═══ DATASET CONTENT ═══

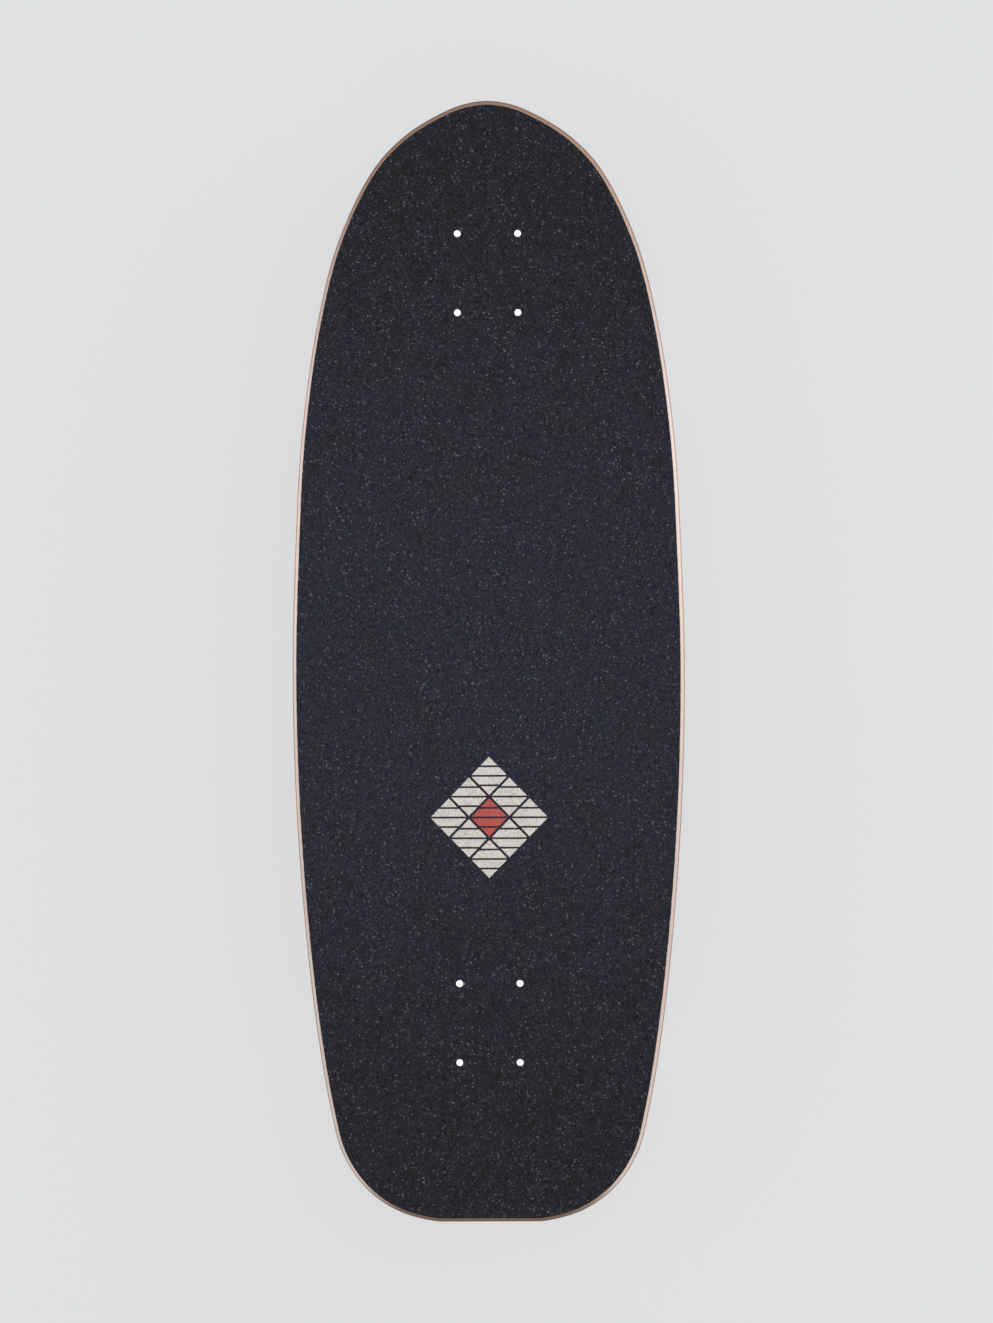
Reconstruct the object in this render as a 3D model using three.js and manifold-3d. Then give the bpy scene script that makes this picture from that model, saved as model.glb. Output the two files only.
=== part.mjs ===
// A surf skateboard: a bent seven-ply maple deck with grip tape, a spring-centred swivelling front truck,
// a rear truck on a riser, and four soft wheels on sealed bearings.
// Millimetres, +Z up, the nose towards +Y and the rider's right towards +X. The origin is on the ground,
// under the middle of the deck.

import * as THREE from "three";
import { mergeVertices } from "three/addons/utils/BufferGeometryUtils.js";
import { ConvexGeometry } from "three/addons/geometries/ConvexGeometry.js";
import Module from "manifold-3d";

const wasm = await Module();
wasm.setup();

// Deck, seen from above.
const deckLength = 764;
const deckWidth = 267.5;
const gripMargin = 3; // bare wood left round the grip tape

// Deck, through its thickness.
const plyCount = 7;
const plyThickness = 1.45;
const glueLine = 0.05;
const gripThickness = 0.9;
const edgeRadius = 3.2; // the rounded rail

// Deck, bent in the press.
const flatHalfWidth = 40; // the flat middle that the trucks seat on
const concaveRise = 7; // how far the rails stand above the flat middle
const tailKickAngle = THREE.MathUtils.degToRad(14);
const tailKickBend = 50; // length of the bend before the kick runs straight
const tailKickLength = 90;
const noseLiftAngle = THREE.MathUtils.degToRad(6);
const noseLiftBend = 60;
const noseLiftLength = 74;

// Truck bolt pattern and its two places.
const boltSpacingAcross = 41.28;
const boltSpacingAlong = 53.98;
const noseToFrontBolts = 117.4; // nose tip to the middle of the front pattern
const tailToRearBolts = 134.6; // tail end to the middle of the rear pattern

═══

Print only the lines from the top of the data above down to the line holding "of the deck.", inclusive.

ANSWER TO THIS EXERCISE:
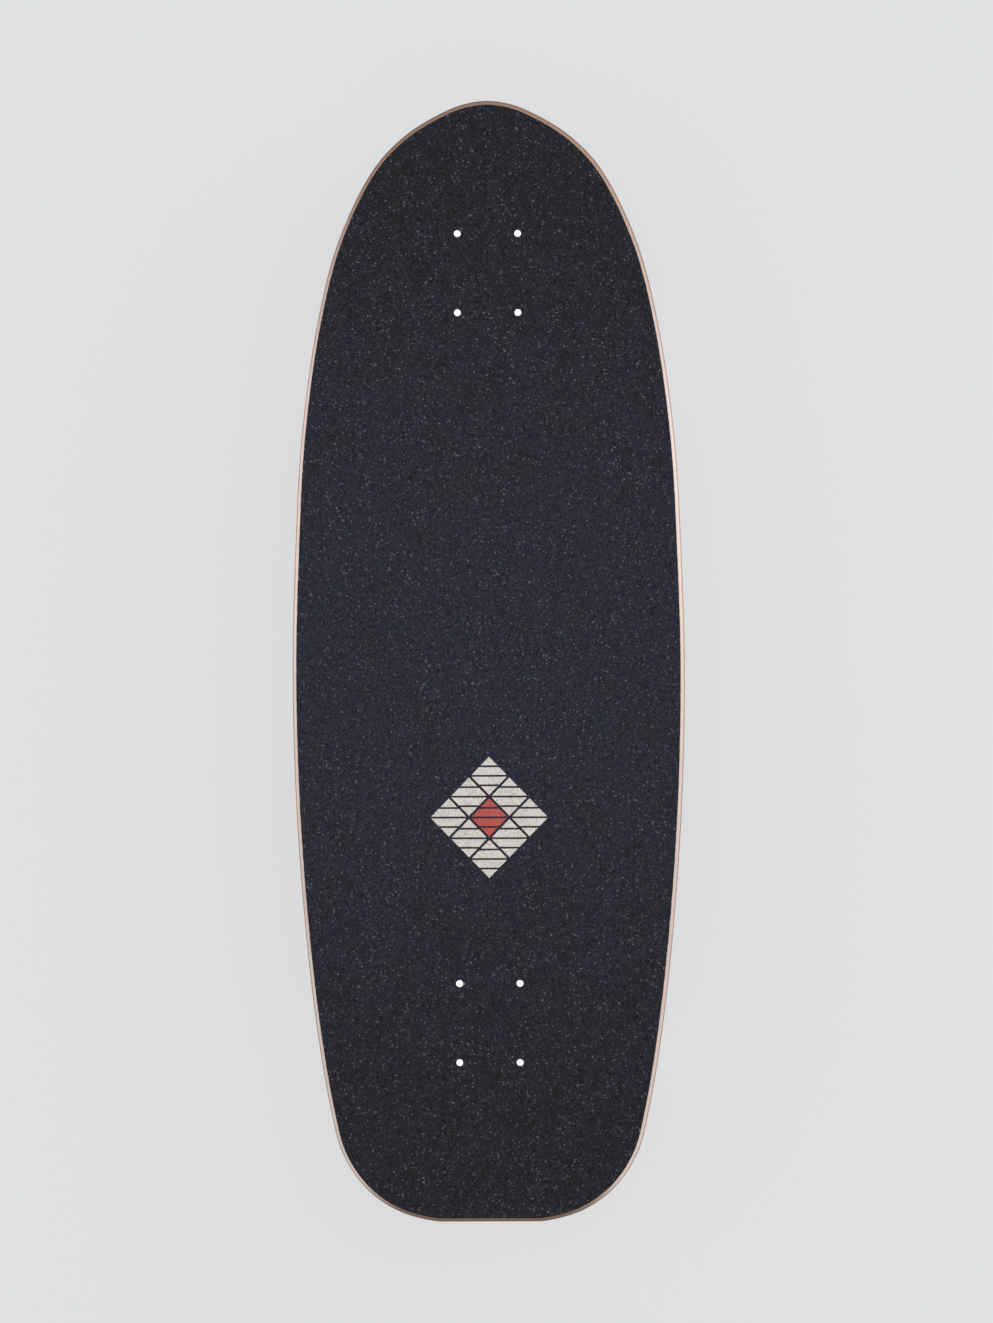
Reconstruct the object in this render as a 3D model using three.js and manifold-3d. Then give the bpy scene script that makes this picture from that model, saved as model.glb. Output the two files only.
=== part.mjs ===
// A surf skateboard: a bent seven-ply maple deck with grip tape, a spring-centred swivelling front truck,
// a rear truck on a riser, and four soft wheels on sealed bearings.
// Millimetres, +Z up, the nose towards +Y and the rider's right towards +X. The origin is on the ground,
// under the middle of the deck.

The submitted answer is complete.